La vicenda della patente a crediti escogitata dall’ennesima mente burocratica sindacalizzata nel tentativo di rallentare per tabulas la moria degli addetti sui cantieri edili parte decisamente in salita. Di fronte alle richieste di proroga delle associazioni di categoria e dei partiti di maggioranza e di opposizione per via del regolamento di attuazione emanato nel consueto ritardo e a ridosso dell’entrata in vigore della norma, ora si aggiunge anche il rischio di fare implodere il portale dell’Ispettorato nazionale del lavoro (Inl) che avrebbe dovuto raccogliere, a partire da martedì 1° ottobre, le domande a parte delle oltre 830.000 aziende del settore.
Al fine di evitare l’ennesima figuraccia di una burocrazia ancora in larga parte all’età di carta e calamaio e dei piccioni viaggiatori, l’Inl ha partorito una pezza che non va a coprire il buco dell’impreparazione e della disorganizzazione, consentendo alle imprese l’invio di un’autocertificazione per mezzo Pec che, per tutto il mese di ottobre, costituirà una modalità alternativa all’inserimento della domanda nel portale dell’Inl.

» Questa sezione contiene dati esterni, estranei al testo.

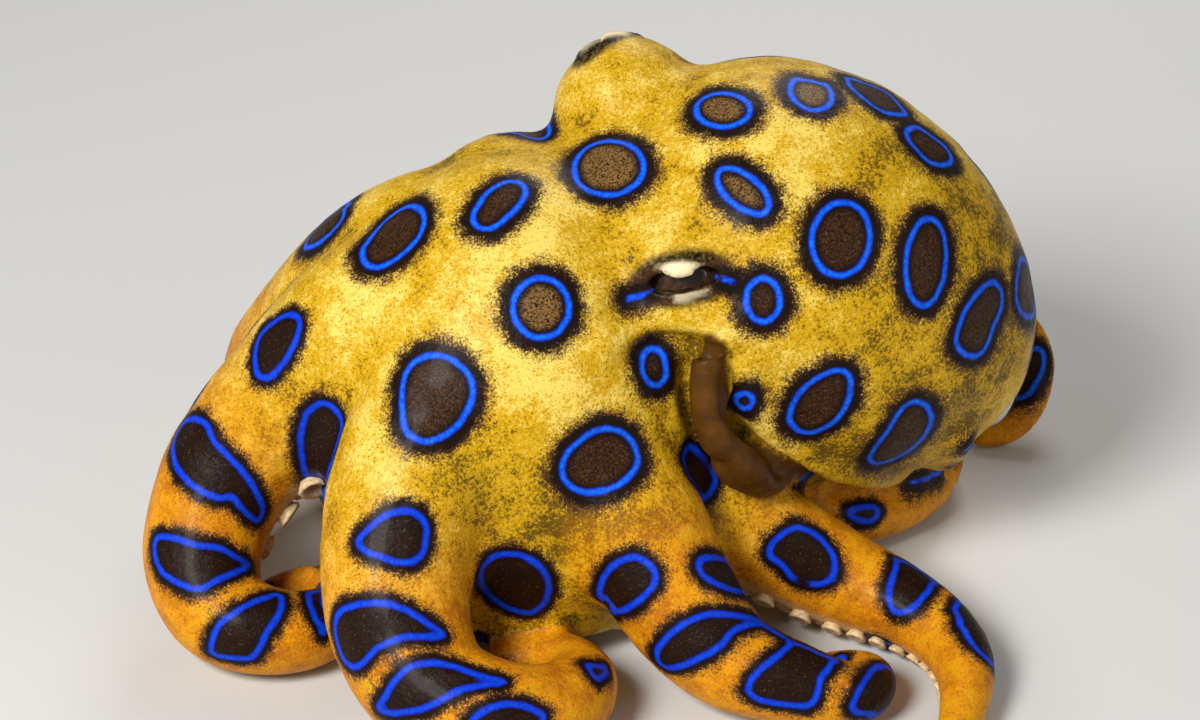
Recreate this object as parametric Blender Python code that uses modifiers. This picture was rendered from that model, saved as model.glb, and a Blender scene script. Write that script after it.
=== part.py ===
# Blue ringed octopus: a still, life-size model that sits with its arms curled round it.
# The arms' crown leans towards -X, the mantle's end points to +X, the animal's left side faces -Y,
# +Z is up, and the arms lie on the plane z = 0. Sizes below are in millimetres, turned to metres by MM.
import math

import bmesh
import bpy
from mathutils import Matrix, Vector
from mathutils.bvhtree import BVHTree

MM = 0.001
GAP = 0.3                      # space kept between two nodes that touch
WELD = 0.02                    # corners nearer than this after a cut become one
FLAT = (2.5, 1.5, 0.7)         # degrees between two faces that may become one, most first

# Where the model stands: this shift puts the middle of its box over the origin.
SHIFT = Vector((-1.78, -0.89, 0.0))

MANTLE_CENTRE = Vector((15.5, 5.0, 22.1))
MANTLE_RADII = (18.6, 15.2, 15.2)
MANTLE_TAPER = 0.12            # share by which it narrows towards its end
MANTLE_DROOP = 31.0            # degrees that the mantle's end hangs down
MANTLE_SWING = 4.0             # degrees that it turns away from the left side
MANTLE_FRONT = 10.0            # x where the mantle is parted from the head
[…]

Si badi bene che l’autocertificazione presentata dalle imprese non sarà sufficiente ad esaurire la pratica, nossignori: entro la fine di ottobre, con comodo, le imprese dovranno comunque ripetere la domanda nel portale dell’Inl, quando sarebbe stato più logico che l’Istituto sanasse d’ufficio un proprio disservizio caricando direttamente le risultanze dalle autocertificazioni delle aziende nel relativo portale, dandone poi puntuale comunicazione agli interessati con l’attribuzione della patente a crediti.
Secondo l’Ufficio studi della Cgia che ha denunciato l’ennesima défaillance burocratica, «pur non essendo grave, la conseguenza di tutto ciò è comunque molto fastidiosa: per tante aziende e altrettanti lavoratori autonomi la richiesta della patente a crediti dovrà essere fatta due volte. Tutto sommato, l’“impegno” burocratico da assolvere è modesto. Comunque sia, è una questione di principio. Ci si trova di fronte all’ennesima impreparazione della pubblica amministrazione che, nonostante abbia avuto cinque mesi di tempo per “organizzare” il servizio, continua a scaricare sugli utenti la propria imperizia».
Secondo la Cgia «va ricordato che il ministero del Lavoro, conscio del ritardo maturato negli ultimi due mesi, ha comunque deciso di non concedere la proroga all’entrata in vigore del nuovo provvedimento. Ipotesi, quest’ultima, che una decina di giorni fa era stata chiesta sia dalle forze politiche di maggioranza che di opposizione. Poi, va sottolineato che alle aziende viene chiesto di certificare il possesso di requisiti che gli enti preposti (Camera di Commercio, Inps, Agenzia delle Entrate, etc.), dispongono già. Insomma, non c’è verso. La pubblica amministrazione fa spallucce di fronte alle richieste di buon senso (come quella di concedere un rinvio), si muove con una lentezza disarmante e continua imperterrita a chiedere ai destinatari, in questo caso alle imprese, informazioni e documenti in suo possesso».